Di sinilah agama seharusnya menjadi kompas. Kitab suci berulang kali mengingatkan: fitnah akan gugur di hadapan kebenaran. Tapi kebenaran tidak jatuh dari langit begitu saja. Ia menuntut keberanian. Guru itu seharusnya melapor. Sekolah itu seharusnya berani menolak ancaman. Masyarakat seharusnya berdiri tegak, tak tunduk pada pemerasan. Sayangnya, manusia sering kalah sebelum bertanding. Rasa takut datang lebih dulu. Itulah penyakit paling berbahaya: ketakutan yang membuat seseorang menyerahkan harga diri dengan murah.
Kisah guru ASN yang diperas lewat video telanjang hanyalah potret kecil dari rapuhnya manusia di hadapan layar. Ia pahit, tetapi ia juga pelajaran. Bahwa cinta bisa disulap jadi jebakan. Bahwa manusia bisa runtuh hanya dengan cahaya di ujung jari. Tetapi pelajaran itu tidak boleh berhenti pada rasa malu. Ia harus berubah menjadi kekuatan: untuk berani melapor, untuk menegakkan hukum, untuk melawan pemerasan.
Begitu pula lembaga pendidikan. Jangan menyerah hanya karena ada ancaman. Jangan pasrah dengan bayang-bayang fitnah. Sebab setiap tuduhan ada jalannya. Dan setiap kebohongan bisa dipatahkan. Doa pun dibutuhkan. Doa agar manusia tetap waras di tengah banjir notifikasi. Doa agar tidak mudah panik saat difitnah. Doa agar guru, kepala sekolah, siapa saja yang bekerja dengan jujur, diberi keberanian berkata: “Sebarkanlah fitnahmu, kebenaran akan menjawabnya.”

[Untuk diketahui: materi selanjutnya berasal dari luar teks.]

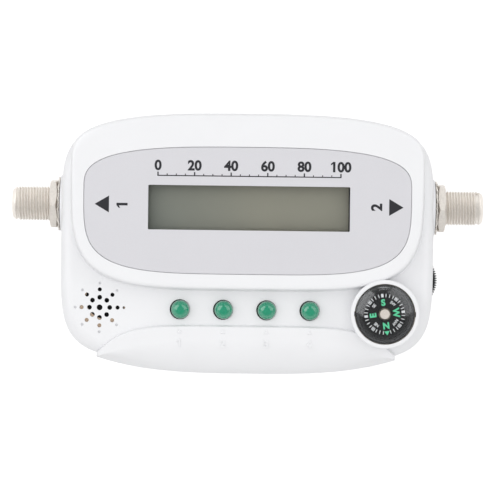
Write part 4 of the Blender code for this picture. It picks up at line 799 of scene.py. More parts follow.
def finish_rows(look):
    """Rows for make_finish, of which the first in each slot goes to the solids inside."""
    silver, clear, glass = "silver_label", "clear_plastic", "display_glass"
    black, nickel = "black_plastic", "nickel"
    skin = {"Metallic": 1.0, "Roughness Spread": 0.02, "Grain Size": 3.0}
    fade, milky, bare = {"Tint Share": 1.0}, {"Subsurface Weight": 0.1}, {"Metallic": 1.0}
    fades_along = {"Axis": (1.0, 0.3, 0.0), "Low": -28.0, "High": 8.0, "Mottle Size": 14.0}
    epoxy = {"Transmission Weight": 0.25, "IOR": 1.5, "Specular IOR Level": 1.0}
    epoxy |= {"Coat Weight": 0.45, "Coat Roughness": 0.06, "Roughness Spread": 0.04}
    return (
        ("white shell", "white_case", GRAIN, look.shell, 0.965, 0.34, 0.006, {"Grain Size": 0.16}),
        ("silver film", silver, FLAKES, look.film, 0.86, 0.42, 0.002,
         {"Metallic": 0.2, "Grain Size": 0.09}),
        ("dark ink", silver, GRAIN, look.ink, 1.5, 0.5, 0.003),
        ("clear window", clear, GRAIN, (0.9, 0.92, 0.92), (0.86, 0.88, 0.88), 0.12, 0.0001,
         {**skin, "Alpha": 0.02}),
        ("clear dome", clear, GRAIN, (0.93, 0.95, 0.97), (0.9, 0.92, 0.94), 0.09, 0.0001,
         {**skin, "Alpha": 0.045}),
        # The display darkens and turns greener towards its left, and a little towards the bottom
        ("display polariser", glass, AXIS_FADE, look.display, (0.165, 0.182, 0.16), 0.3, 0.001,
         {**fade, **fades_along, "Specular IOR Level": 0.3}),
        ("pane glass", glass, GRAIN, (0.55, 0.62, 0.58), (0.5, 0.57, 0.53), 0.08, 0.0005,
         {"Transmission Weight": 0.6, "IOR": 1.52}),
        ("milky diffuser", "backlight_plastic", GRAIN, (0.8, 0.84, 0.76), (0.74, 0.78, 0.7), 0.5,
         0.003, milky),
        ("black plastic", black, GRAIN, (0.018, 0.018, 0.02), (0.028, 0.028, 0.03), 0.5, 0.01,
         {"Specular IOR Level": 0.3}),
        ("capsule black", black, GRAIN, (0.007, 0.007, 0.008), (0.012, 0.012, 0.014), 0.5, 0.004,
         {"Specular IOR Level": 0.1}),
        ("white ink", black, GRAIN, (0.82, 0.84, 0.86), (0.7, 0.73, 0.76), 0.55, 0.004),
        ("mint ink", black, GRAIN, look.mint, 0.8, 0.55, 0.004),
        # Painted shade: the lamps' green darkens below 26.9 mm, deepest low on each dome near its
        # rim
        ("green epoxy", "green_lamp", AXIS_FADE, look.lamp, 0.35, 0.1, 0.001,
         {**fade, **epoxy, "Low": 25.1, "High": 26.9, "Mottle Size": 4.0}),
        ("nickel plate", nickel, METAL, look.nickel, 0.8, 0.42, 0.003,
         {"Metallic": 0.5, "Roughness Spread": 0.16, "Grain Size": 1.2, "Mottle Size": 3.0,
          "Stretch": (8.0, 1.0, 1.0)}),
        ("cap silver", nickel, METAL, (0.79, 0.715, 0.655), (0.69, 0.625, 0.565), 0.4, 0.01,
         {"Metallic": 0.2, "Grain Size": 0.3, "Mottle Size": 1.5}),
        # Brass with a cloudy tarnish; on the cap's collar its darkness is partly painted shade
        ("aged brass and painted shade", nickel, METAL, (0.26, 0.22, 0.16), (0.05, 0.04, 0.03), 0.45, 0.02,
         {**fade, "Metallic": 0.8, "Mottle Size": 1.2}),
        ("tinned sheet", "tinned_steel", METAL, (0.62, 0.63, 0.64), (0.5, 0.5, 0.51), 0.35, 0.004,
         {**bare, "Grain Size": 0.6, "Stretch": (0.1, 1.0, 1.0)}),
        ("zinc screw", "zinc_steel", METAL, (0.55, 0.56, 0.58), (0.42, 0.42, 0.4), 0.34, 0.006,
         {**bare, "Grain Size": 0.3, "Mottle Size": 2.0}),
        ("port insulator", "insulator", GRAIN, (0.84, 0.84, 0.8), (0.76, 0.75, 0.7), 0.45, 0.005,
         milky),
        ("tan laminate", "tan_board", TRACKS, (0.36, 0.26, 0.17), (0.45, 0.34, 0.22), 0.5, 0.02,
         {"Mottle Size": 9.0}),
        ("tan gauze", "tan_board", GRAIN, (0.72, 0.56, 0.42), (0.5, 0.38, 0.27), 0.9, 0.05,
         {"Grain Size": 0.1, "Mottle Size": 0.5}),
        ("green laminate", "green_board", TRACKS, (0.02, 0.17, 0.06), (0.06, 0.28, 0.1), 0.3, 0.02,
         {"Mottle Size": 7.0}),
        ("chip epoxy", "chip_black", GRAIN, (0.026, 0.026, 0.027), (0.035, 0.035, 0.036), 0.62,
         0.01),
        ("bare aluminium", "aluminium", METAL, (0.72, 0.73, 0.74), (0.6, 0.6, 0.62), 0.3, 0.004,
         {**bare, "Stretch": (1.0, 1.0, 0.1)}),
        ("enamelled copper", "copper", METAL, (0.72, 0.36, 0.18), (0.55, 0.24, 0.1), 0.25, 0.02,
         {**bare, "Coat Weight": 0.5, "Grain Size": 0.4, "Stretch": (0.1, 0.1, 3.0)}),
    )


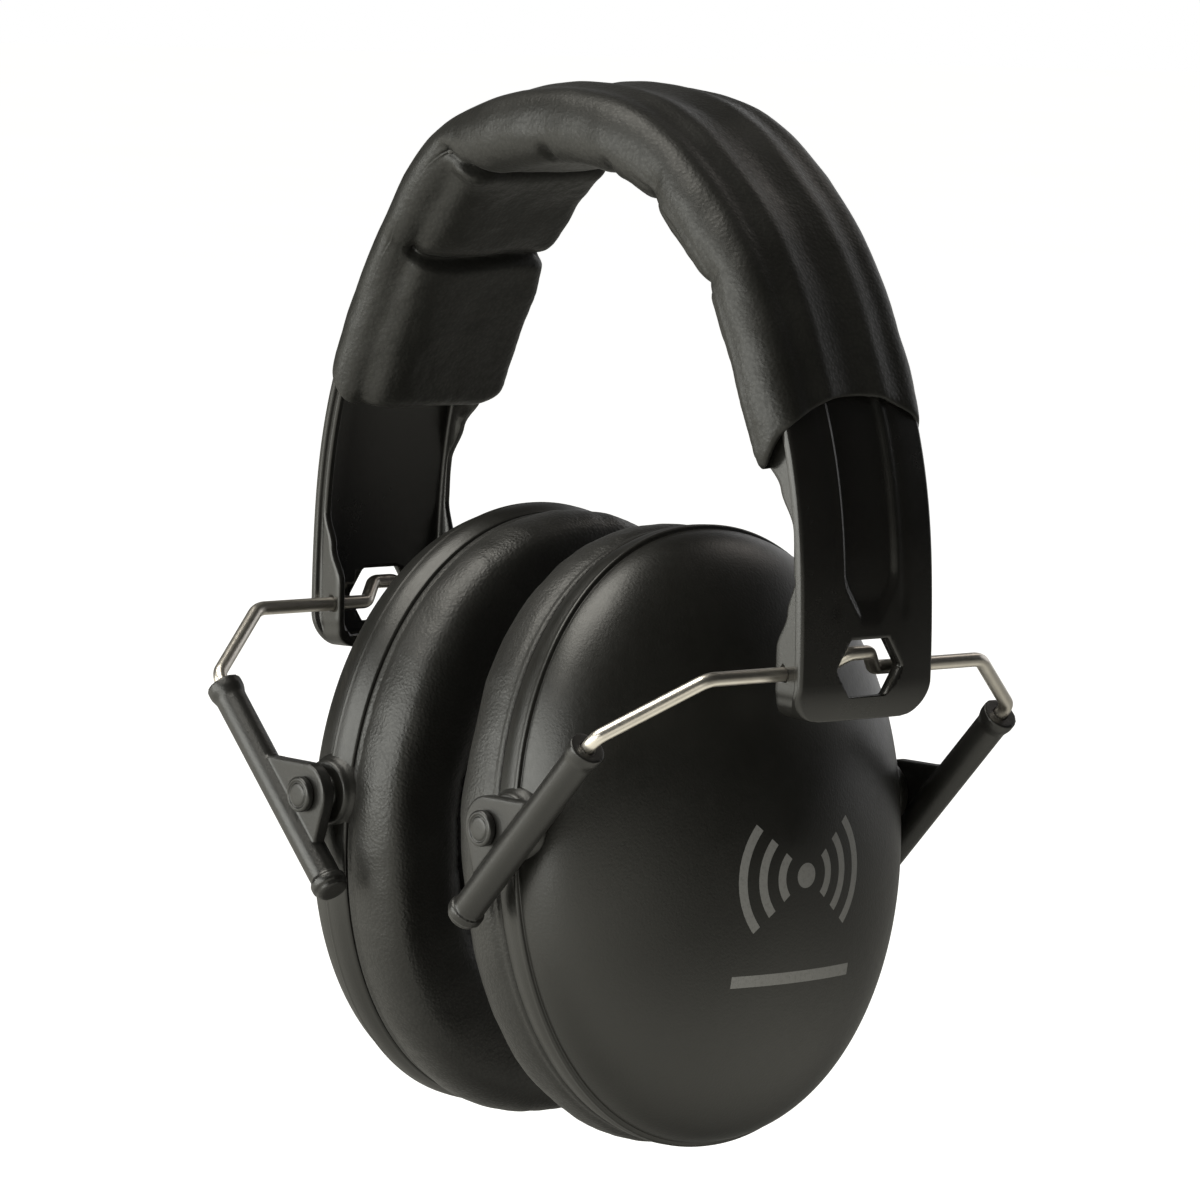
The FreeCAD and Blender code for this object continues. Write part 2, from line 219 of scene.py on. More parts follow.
def lathe(name, prof, origin, axis, seg=96):
    """prof: list of (radius, height) in mm along axis from origin"""
    a = Vector(axis).normalized()
    u = a.orthogonal().normalized()
    w = a.cross(u)
    o = Vector(origin)
    verts, faces = [], []
    for r, h in prof:
        for k in range(seg):
            t = 2 * math.pi * k / seg
            p = o + a * h + (u * math.cos(t) + w * math.sin(t)) * r
            verts.append(tuple(p))
    n = len(prof)
    faces = grid_faces(n, seg, False, True)
    for idx in (0, n - 1):
        c = o + a * prof[idx][1]
        verts.append(tuple(c))
        k = len(verts) - 1
        for j in range(seg):
            faces.append((idx * seg + j, idx * seg + (j + 1) % seg, k))
    return mesh_obj(name, verts, faces)


def mirrored(o, name):
    """copy of o mirrored in the YZ plane"""
    me = o.data.copy()
    me.transform(Matrix.Scale(-1, 4, (1, 0, 0)))
    me.flip_normals()
    c = bpy.data.objects.new(name, me)
    scene.collection.objects.link(c)
    return c


# ---------------------------------------------------------------- materials
def new_mat(name):
    m = bpy.data.materials.new(name)
    m.use_nodes = True
    nt = m.node_tree
    b = nt.nodes["Principled BSDF"]
    return m, nt, b


def tex_coord(nt):
    return nt.nodes.new("ShaderNodeTexCoord").outputs["Object"]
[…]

Tubuh bisa dipermalukan. Tetapi jiwa jangan pernah kalah.
Di media sosial, kadang kita tergoda membela diri. Kita menulis bantahan panjang di kolom komentar. Tapi algoritma bekerja dengan cara yang aneh: semakin banyak komentar, semakin tinggi berita itu muncul. Yang palsu justru semakin terlihat nyata. Maka ada saatnya diam lebih bijak. Biarkan yang palsu tenggelam oleh waktunya sendiri. Yang penting bukan seberapa keras kita membantah, tetapi bagaimana kita membuktikan: kita tidak salah, kita tidak kalah.
Dan pada akhirnya, hanya keberanian nyata yang bisa menghentikan kejahatan maya.